🤖 AI Summary
This work addresses the limitations of existing hybrid data lake question-answering systems, which struggle to support multi-hop reasoning across structured and unstructured data and rely on inefficient brute-force retrieval. The authors propose a directed acyclic graph (DAG)-based query compilation mechanism that decomposes natural language questions into parallel subqueries. By integrating schema-aware reasoning, dual structural and semantic validation, and a paraphrase-aware caching strategy, the approach enables coordinated retrieval and result fusion across heterogeneous data sources. Notably, it introduces DAG-based planning to support cross-modal multi-hop reasoning for the first time, complemented by traceable evidence chains and a DataOps feedback loop.
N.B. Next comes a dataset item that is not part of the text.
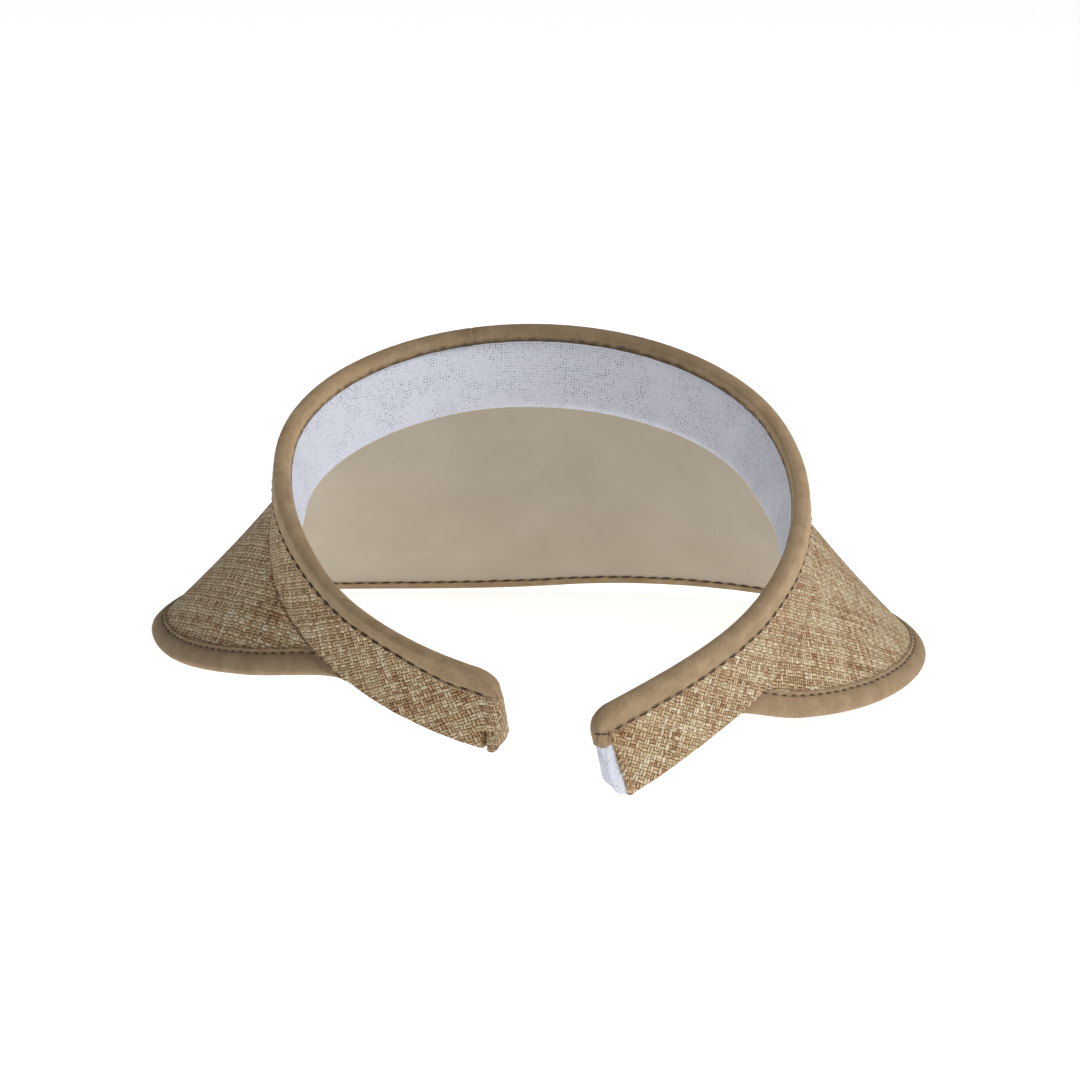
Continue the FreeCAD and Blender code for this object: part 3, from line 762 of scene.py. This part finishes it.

Experimental results demonstrate significant improvements: a 14.8% gain in accuracy, a 10.7% increase in completeness, and substantially reduced latency on benchmark datasets.
📝 Abstract
Enterprises increasingly need natural language (NL) question answering over hybrid data lakes that combine structured tables and unstructured documents. Current deployed solutions, including RAG-based systems, typically rely on brute-force retrieval from each store and post-hoc merging. Such approaches are inefficient and leaky, and more critically, they lack explicit support for multi-hop reasoning, where a query is decomposed into successive steps (hops) that may traverse back and forth between structured and unstructured sources. We present Agentic DAG-Orchestrated Transformer (A.DOT) Planner, a framework for multi-modal, multi-hop question answering, that compiles user NL queries into directed acyclic graph (DAG) execution plans spanning both structured and unstructured stores. The system decomposes queries into parallelizable sub-queries, incorporates schema-aware reasoning, and applies both structural and semantic validation before execution. The execution engine adheres to the generated DAG plan to coordinate concurrent retrieval across heterogeneous sources, route intermediate outputs to dependent sub-queries, and merge final results in strict accordance with the plan's logical dependencies. Advanced caching mechanisms, incorporating paraphrase-aware template matching, enable the system to detect equivalent queries and reuse prior DAG execution plans for rapid re-execution, while the DataOps System addresses validation feedback or execution errors. The proposed framework not only improves accuracy and latency, but also produces explicit evidence trails, enabling verification of retrieved content, tracing of data lineage, and fostering user trust in the system's outputs. On benchmark dataset, A.DOT achieves 14.8% absolute gain in correctness and 10.7% in completeness over baselines.